If you’re using the Claude API for customer support, RAG, or a coding assistant, several recent updates are well worth adopting right away: longer outputs, clearer citations, more cost-effective prompt reuse, and more practical console tools. Below is an overview of the new Claude API features from the perspective of “what you can start using immediately.”
Longer output: Sonnet extended to 8192 tokens
The Claude API now supports Claude Sonnet 3.5’s extended output capability, increasing the maximum single response from 4096 to 8192. For tasks like long-form summarization, code generation, and report writing, truncation will be noticeably reduced.
Enabling it is straightforward: add the specified beta request header when calling the Claude API to let the server raise the model’s output limit. Before rolling it out, it’s recommended to compare completion integrity at the end and hallucination rate using the same set of inputs before and after enabling, and then decide whether to turn it on by default.
Long context: Sonnet offers 1M-token preview support
The Claude API provides preview support for an ultra-long context window on Claude Sonnet 4, and has also increased the rate limits related to long-context usage. For tasks such as “reviewing an entire code repository,” “comparing a full set of contracts/tender documents,” and “Q&A across a multi-chapter knowledge base,” long context can significantly reduce the engineering overhead of chunking and stitching.
Note that longer context does not mean cheaper: when prompts get very long, billing and throughput become more sensitive.
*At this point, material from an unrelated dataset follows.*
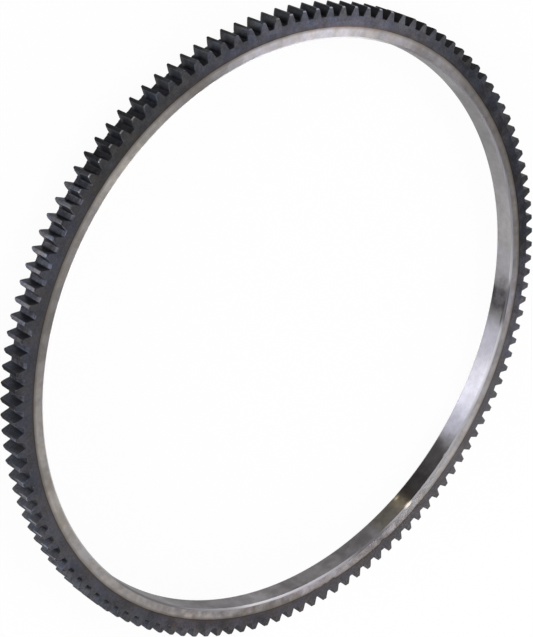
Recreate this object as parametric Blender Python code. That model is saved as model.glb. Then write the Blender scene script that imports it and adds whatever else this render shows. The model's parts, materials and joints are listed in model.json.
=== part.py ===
"""Flywheel ring gear: one steel ring with spur teeth on its outside, made to be shrunk onto a flywheel.

Metres, +Z up. The ring lies flat on its back face. The origin is the centre of that face, and one
tooth is centred on +X.
"""
import math

import bmesh
import bpy
from mathutils import Matrix, Vector

# Teeth
tooth_count = 128
module = 0.00254  # pitch diameter of one tooth
pressure_angle = math.radians(20)
addendum = 0.00212  # stub tooth, from the pitch circle out to the tip
dedendum = 0.00254  # from the pitch circle in to the root
tooth_thickness = 0.0034  # along the pitch circle, thinned for a starter pinion
root_fillet = 0.0005
tip_break = 0.00025  # corner between a flank and the tip land

# Ring
rim_depth = 0.0108  # radial wall from the bore to the tooth roots
face_width = 0.0125
front_tip_chamfer = 0.0006
front_bore_chamfer = 0.0009
back_bore_chamfer = 0.0013  # lead for seating the ring on its flywheel

# Lead-in cut on one flank of every tooth, at the back, where the starter pinion enters
lead_in_at_tip = 0.0015  # along the axis, from the back face
lead_in_at_root = 0.003
lead_in_angle = math.radians(30)  # between the cut and the axis
lead_in_ledge = 0.0003  # height above the root circle where the cut ends

# Facets
facets_per_tooth = 2
flank_steps = 2
fillet_steps = 2
cutter_margin = 0.001  # how far a cutter passes the metal that it cuts
flare_margin = 0.000075  # the same at the broken corner of a tip, where the next gap is near
lead_in_margin = 0.0005  # how far the lead-in cutter stands off the flank
weld_distance = 0.00001
smooth_angle = math.radians(40)

pitch_radius = tooth_count * module / 2
tip_radius = pitch_radius + addendum
root_radius = pitch_radius - dedendum
base_radius = pitch_radius * math.cos(pressure_angle)
bore_radius = root_radius - rim_depth
tooth_pitch = 2 * math.pi / tooth_count
straight_reach = 2 * root_fillet  # height above the roots over which a flank counts as straight


def polar(radius, angle):
    return Vector((radius * math.cos(angle), radius * math.sin(angle)))


def involute(angle):
    return math.tan(angle) - angle


def tooth_half_angle(radius):
    """Half the angle that a tooth spans at this radius, on its involute flanks."""
    pressure_here = math.acos(base_radius / max(radius, base_radius))
    at_pitch = tooth_thickness / (2 * pitch_radius)
    return at_pitch + involute(pressure_angle) - involute(pressure_here)


def gap_flank(radius):
    """Point on the flank of the gap centred on +X, on its +Y side."""
    return polar(radius, tooth_pitch / 2 - tooth_half_angle(radius))


def fillet_arc():
    """Points from the root circle up to the flank, round the fillet that touches both."""
    foot = gap_flank(root_radius)
    along = (gap_flank(root_radius + straight_reach) - foot).normalized()
    into_gap = Vector((along.y, -along.x))
    start = foot + into_gap * root_fillet
    reach = start.dot(along)
    rise = math.sqrt(reach**2 + (root_radius + root_fillet) ** 2 - start.length_squared)
    centre = start + along * (rise - reach)
    from_root = math.atan2(-centre.y, -centre.x)
    to_flank = math.atan2(-into_gap.y, -into_gap.x) % (2 * math.pi)
    swing = (to_flank - from_root) % (2 * math.pi)
    if swing > math.pi:
        swing -= 2 * math.pi
    return [
        centre + polar(root_fillet, from_root + swing * step / fillet_steps)
        for step in range(fillet_steps + 1)
    ]


def gap_outline():
    """Closed outline of the space between two teeth, running out past the tips."""
    side = fillet_arc()
    flank_foot = side[-1].length
    flank_top = tip_radius - tip_break
    for step in range(1, flank_steps + 1):
        side.append(gap_flank(flank_foot + (flank_top - flank_foot) * step / flank_steps))
    corner = side[-1]
    flare_step = tip_break + flare_margin
    flare = corner + Vector((flare_step, flare_step))
    side.append(flare)
    side.append(polar(tip_radius + cutter_margin, math.atan2(flare.y, flare.x)))
    mirrored = [Vector((point.x, -point.y)) for point in reversed(side)]
    return mirrored + side


def ring_section():
    """Turned section of the blank as (radius, height), down the outside and up the bore."""
    return [
        (tip_radius - front_tip_chamfer, face_width),
        (tip_radius, face_width - front_tip_chamfer),
        (tip_radius, 0),
        (bore_radius + back_bore_chamfer, 0),
        (bore_radius, back_bore_chamfer),
        (bore_radius, face_width - front_bore_chamfer),
        (bore_radius + front_bore_chamfer, face_width),
    ]


def new_object(name, bm):
    mesh = bpy.data.meshes.new(name)
    bm.to_mesh(mesh)
    bm.free()
    made = bpy.data.objects.new(name, mesh)
    bpy.context.scene.collection.objects.link(made)
    return made


def turned_blank():
    """The blank: its section swept once round, with flats whose middles lie on the true radii."""
    steps = tooth_count * facets_per_tooth
    stretch = 1 / math.cos(math.pi / steps)
    bm = bmesh.new()
    corners = [bm.verts.new((radius * stretch, 0, height)) for radius, height in ring_section()]
    for first, second in zip(corners, corners[1:] + corners[:1]):
        bm.edges.new((first, second))
    blank = new_object("ring_gear", bm)
    turn = blank.modifiers.new("turned", "SCREW")
    turn.steps = steps
    turn.render_steps = steps
    turn.use_merge_vertices = True
    turn.merge_threshold = weld_distance
    return blank


def add_prism(bm, lower, upper):
    """A closed solid between two outlines with as many points each."""
    low = [bm.verts.new(point) for point in lower]
    high = [bm.verts.new(point) for point in upper]
    bm.faces.new(reversed(low))
    bm.faces.new(high)
    count = len(low)
    for here in range(count):
        after = (here + 1) % count
        bm.faces.new((low[here], low[after], high[after], high[here]))


def cutter_round_the_ring(name, lower, upper, first_angle):
    """One cutter with a copy of the prism for every tooth."""
    bm = bmesh.new()
    for tooth in range(tooth_count):
        turn = Matrix.Rotation(first_angle + tooth * tooth_pitch, 3, "Z")
        add_prism(bm, [turn @ point for point in lower], [turn @ point for point in upper])
    bmesh.ops.recalc_face_normals(bm, faces=bm.faces)
    cutter = new_object(name, bm)
    cutter.hide_render = True
    cutter.display_type = "WIRE"
    return cutter


def tooth_gap_cutter():
    outline = gap_outline()
    lower = [point.to_3d() - Vector((0, 0, cutter_margin)) for point in outline]
    upper = [point.to_3d() + Vector((0, 0, face_width + cutter_margin)) for point in outline]
    return cutter_round_the_ring("tooth_gap_cutter", lower, upper, tooth_pitch / 2)


def lead_in_section(height):
    """Three corners of the lead-in cutter at this height above the root circle."""
    share = height / (tip_radius - root_radius)
    root = polar(root_radius, tooth_half_angle(root_radius))
    tip = polar(tip_radius, tooth_half_angle(tip_radius))
    flank = root.lerp(tip, share)
    length = lead_in_at_root + (lead_in_at_tip - lead_in_at_root) * share
    slope = math.tan(lead_in_angle)
    outside = flank.y + lead_in_margin
    return [
        Vector((flank.x, flank.y - (length + cutter_margin) * slope, -cutter_margin)),
        Vector((flank.x, outside, -cutter_margin)),
        Vector((flank.x, outside, length + (outside - flank.y) / slope)),
    ]


def lead_in_cutter():
    inner = lead_in_section(lead_in_ledge)
    outer = lead_in_section(tip_radius - root_radius + cutter_margin)
    return cutter_round_the_ring("lead_in_cutter", inner, outer, 0)


def cut(target, cutter):
    boolean = target.modifiers.new(cutter.name, "BOOLEAN")
    boolean.operation = "DIFFERENCE"
    boolean.solver = "EXACT"
    boolean.object = cutter


def steel():
    """Steel darkened by the hardening of the teeth."""
    material = bpy.data.materials.new("hardened_steel")
    material.use_nodes = True
    shader = material.node_tree.nodes["Principled BSDF"]
    shader.inputs["Base Color"].default_value = (0.075, 0.075, 0.085, 1)
    shader.inputs["Metallic"].default_value = 0.85
    shader.inputs["Roughness"].default_value = 0.5
    return material


def finish_mesh(target):
    """Turns the modifiers into plain mesh, shaded smooth up to its sharp edges."""
    graph = bpy.context.evaluated_depsgraph_get()
    cut_mesh = bpy.data.meshes.new_from_object(target.evaluated_get(graph))
    target.modifiers.clear()
    target.data = cut_mesh
    cut_mesh.name = target.name
    cut_mesh.shade_smooth()
    cut_mesh.set_sharp_from_angle(angle=smooth_angle)
    cut_mesh.materials.clear()
    cut_mesh.materials.append(steel())


def build_ring_gear():
    for old in list(bpy.data.objects):
        bpy.data.objects.remove(old)
    ring = turned_blank()
    cut(ring, tooth_gap_cutter())
    cut(ring, lead_in_cutter())
    finish_mesh(ring)


build_ring_gear()
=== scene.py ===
# Flywheel ring gear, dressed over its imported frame.
# The ring lies on its back face. Metres, +Z up, tooth number 0 is centred on +X.
import json
import math

import bmesh
import bpy
import numpy as np
from mathutils import Matrix, Vector

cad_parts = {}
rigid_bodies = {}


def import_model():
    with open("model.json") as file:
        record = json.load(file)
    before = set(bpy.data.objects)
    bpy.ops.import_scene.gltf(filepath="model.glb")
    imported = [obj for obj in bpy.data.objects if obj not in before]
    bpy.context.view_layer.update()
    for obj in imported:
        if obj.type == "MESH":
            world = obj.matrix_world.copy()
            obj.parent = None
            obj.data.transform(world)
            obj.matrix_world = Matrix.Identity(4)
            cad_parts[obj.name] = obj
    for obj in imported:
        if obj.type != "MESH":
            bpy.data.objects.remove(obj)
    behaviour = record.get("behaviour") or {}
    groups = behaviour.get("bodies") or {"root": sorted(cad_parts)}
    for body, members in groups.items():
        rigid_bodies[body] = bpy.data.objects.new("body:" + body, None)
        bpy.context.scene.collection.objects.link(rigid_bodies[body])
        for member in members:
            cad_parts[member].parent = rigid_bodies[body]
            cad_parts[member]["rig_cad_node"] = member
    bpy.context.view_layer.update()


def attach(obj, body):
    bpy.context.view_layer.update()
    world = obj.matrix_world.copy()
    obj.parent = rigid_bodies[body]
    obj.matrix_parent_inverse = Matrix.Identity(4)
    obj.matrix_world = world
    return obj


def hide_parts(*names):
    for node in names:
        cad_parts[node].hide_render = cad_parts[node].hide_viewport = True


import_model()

for name in ("Cube", "Light", "Camera"):  # the startup scene's own objects
    left = bpy.data.objects.get(name)
    if left is not None and "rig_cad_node" not in left:
        bpy.data.objects.remove(left)

scene = bpy.context.scene
scene.view_settings.view_transform = "Standard"


# Camera: the photograph's place, turn and lens, found from the outline of the teeth
view = {
    "place": (-0.01437366, 0.75569191, 0.74059591),
    "right": (0.47698558, -0.61543800, 0.62747178),
    "up": (0.87881174, 0.34469650, -0.32996098),
    "lens": 119.7767,  # mm
    "sensor": 36,  # mm, along the picture's longer side
    "nearest": 0.01,  # nothing nearer than this is drawn
}


def makeCamera():
    right = Vector(view["right"]).normalized()
    up = Vector(view["up"])
    up = (up - right * up.dot(right)).normalized()
    back = right.cross(up)
    turn = Matrix((right, up, back)).transposed().to_4x4()
    data = bpy.data.cameras.new("photoCamera")
    data.lens = view["lens"]
    data.sensor_width = view["sensor"]
    data.clip_start = view["nearest"]
    camera = bpy.data.objects.new("photoCamera", data)
    camera.matrix_world = Matrix.Translation(view["place"]) @ turn
    scene.collection.objects.link(camera)
    scene.camera = camera


makeCamera()
print("camera placed")


# Ring: the same sizes as the solid, with finer flanks, rounded tips and broken edges
gear = {
    "teeth": 128,
    "module": 0.00254,
    "pressureAngle": 20.0,
    "addendum": 0.00212,
    "dedendum": 0.00254,
    "toothThickness": 0.0034,
    "rootFillet": 0.0005,
    "tipRound": 0.00024,
    "rimDepth": 0.0108,
    "width": 0.0125,
    "tipChamfer": 0.0006,
    "frontBoreChamfer": 0.0009,
    "backBoreChamfer": 0.0013,
    "leadInTip": 0.0015,  # length of the pinion's lead-in along the axis, at the tip
    "leadInRoot": 0.003,
    "leadInAngle": 30.0,
    "leadInLedge": 0.0003,
    "edgeBreak": 0.00011,  # mean width of the broken edges
    "edgeBreakVary": 0.45,  # share of it that comes and goes along an edge
    "edgeBreakLimits": (-1.4, 2),  # least and most that it comes and goes, before that share
    "edgeBreakRun": 3,  # points over which a broken edge keeps its width
    "backEdgeTurn": 997,  # points by which the back edges' pattern is turned from the front's
    "toothVary": 0.000012,  # how far a flank or a tip strays from its true place
    "tipStrayMost": 0.00001,  # no tip stands further out than this
    "roundOnLand": 1.2,  # reach of a tip's rounding along its land, as a share of tipRound
    "flankRows": 6,
    "filletSteps": 60,
    "firstRow": 0.0015,  # from the front edge of a tooth back to the next row of points
    "middleRow": 0.45,  # place of the row after it, as a share of the way from the lead-in to the front
    "leadInRow": 0.5,  # place of the row on the lead-in, as a share of its length
    "rimStart": 0.0009,  # from the roots in to the first ring of points on the rim
    "rimRings": 9,
    "boreRings": 7,
    "sharpAngle": 32.0,  # degrees between two faces that meet in a sharp edge
    "seed": 7,
}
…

In production, you can layer content into “original text that must be in the context” versus “material that can be retrieved,” to avoid stuffing everything in at once.
Citations and search-result content blocks: making RAG feel more like “verifiable answers”
The Claude API now provides citation capabilities to attribute sources in responses; at the same time, search-result content blocks are officially available, making them suitable for retrieval-augmented generation (RAG) to produce “responses with sources.” For scenarios like compliance, legal, and after-sales knowledge bases, citations can reduce back-and-forth disputes: users can see where the answer is coming from.